Material provided
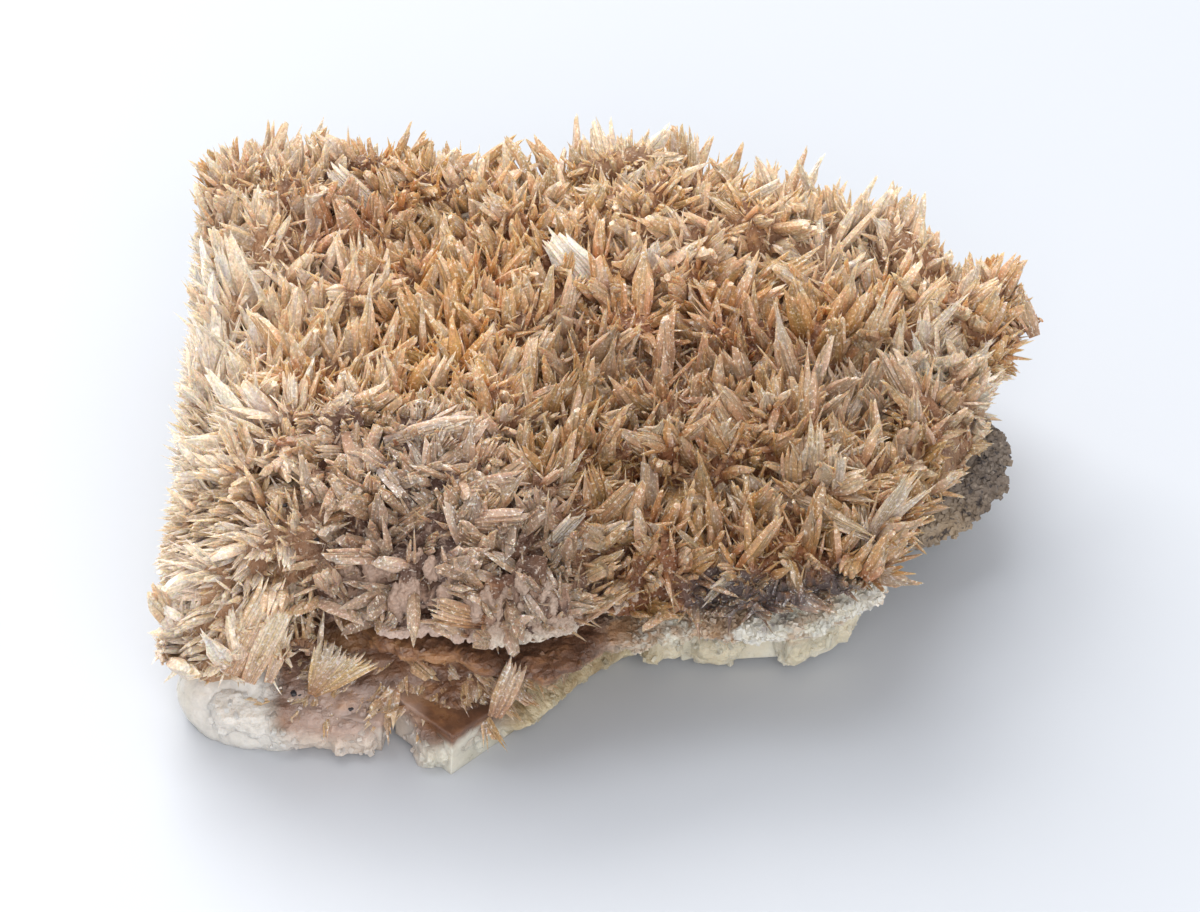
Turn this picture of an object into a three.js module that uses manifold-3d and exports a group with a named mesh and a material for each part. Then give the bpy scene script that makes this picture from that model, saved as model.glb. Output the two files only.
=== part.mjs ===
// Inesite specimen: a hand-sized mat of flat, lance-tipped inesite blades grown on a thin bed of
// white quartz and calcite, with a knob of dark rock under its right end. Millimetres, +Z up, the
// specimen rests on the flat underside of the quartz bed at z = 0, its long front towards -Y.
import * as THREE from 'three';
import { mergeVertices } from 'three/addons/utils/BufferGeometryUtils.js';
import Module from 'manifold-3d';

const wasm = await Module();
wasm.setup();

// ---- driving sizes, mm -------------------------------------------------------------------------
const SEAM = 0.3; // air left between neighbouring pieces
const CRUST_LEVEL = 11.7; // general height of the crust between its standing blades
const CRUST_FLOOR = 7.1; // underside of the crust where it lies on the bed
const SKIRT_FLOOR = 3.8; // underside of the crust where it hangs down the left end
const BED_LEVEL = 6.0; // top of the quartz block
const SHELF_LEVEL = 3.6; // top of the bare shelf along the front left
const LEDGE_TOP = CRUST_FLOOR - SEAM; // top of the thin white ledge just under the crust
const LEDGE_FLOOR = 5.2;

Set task
Give back each line above precisely as it stands.

Result for this task
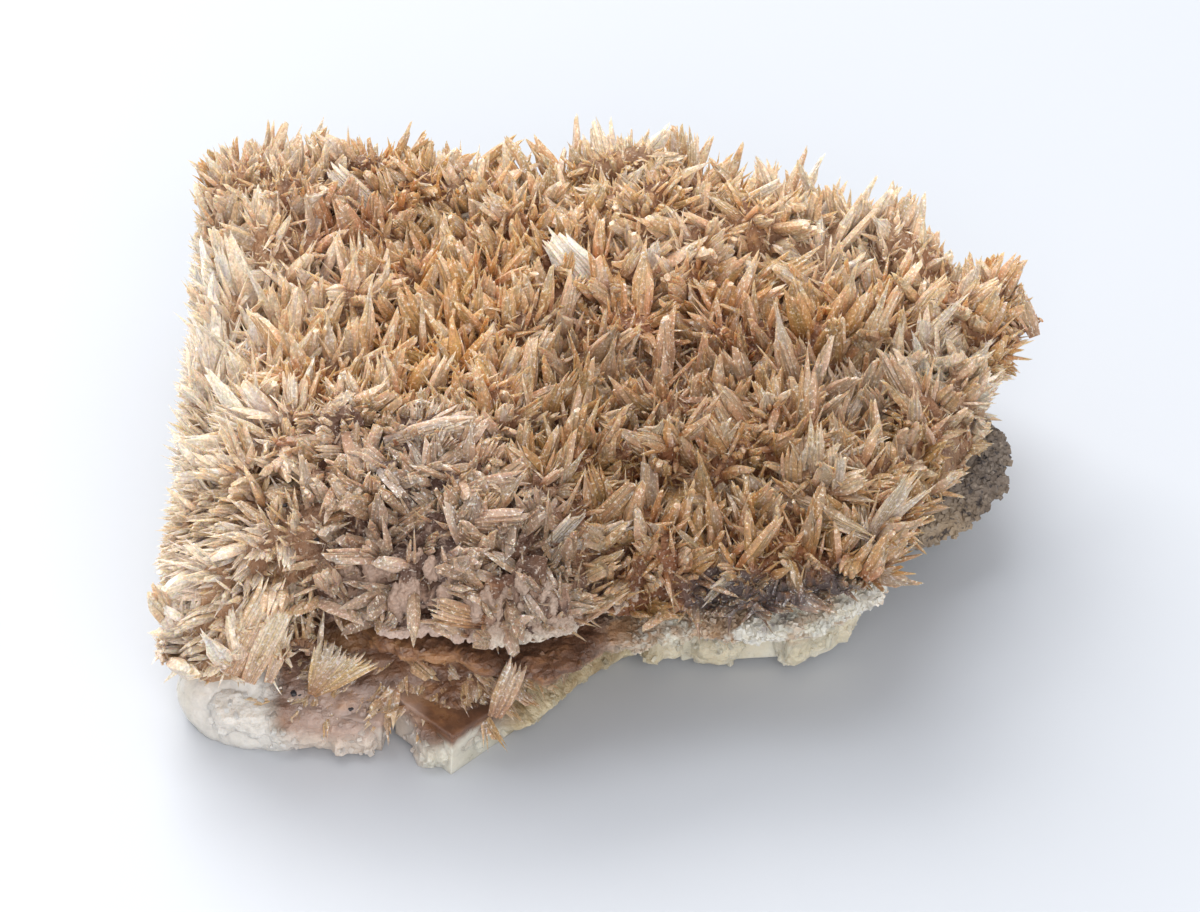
Turn this picture of an object into a three.js module that uses manifold-3d and exports a group with a named mesh and a material for each part. Then give the bpy scene script that makes this picture from that model, saved as model.glb. Output the two files only.
=== part.mjs ===
// Inesite specimen: a hand-sized mat of flat, lance-tipped inesite blades grown on a thin bed of
// white quartz and calcite, with a knob of dark rock under its right end. Millimetres, +Z up, the
// specimen rests on the flat underside of the quartz bed at z = 0, its long front towards -Y.
import * as THREE from 'three';
import { mergeVertices } from 'three/addons/utils/BufferGeometryUtils.js';
import Module from 'manifold-3d';

const wasm = await Module();
wasm.setup();

// ---- driving sizes, mm -------------------------------------------------------------------------
const SEAM = 0.3; // air left between neighbouring pieces
const CRUST_LEVEL = 11.7; // general height of the crust between its standing blades
const CRUST_FLOOR = 7.1; // underside of the crust where it lies on the bed
const SKIRT_FLOOR = 3.8; // underside of the crust where it hangs down the left end
const BED_LEVEL = 6.0; // top of the quartz block
const SHELF_LEVEL = 3.6; // top of the bare shelf along the front left
const LEDGE_TOP = CRUST_FLOOR - SEAM; // top of the thin white ledge just under the crust
const LEDGE_FLOOR = 5.2;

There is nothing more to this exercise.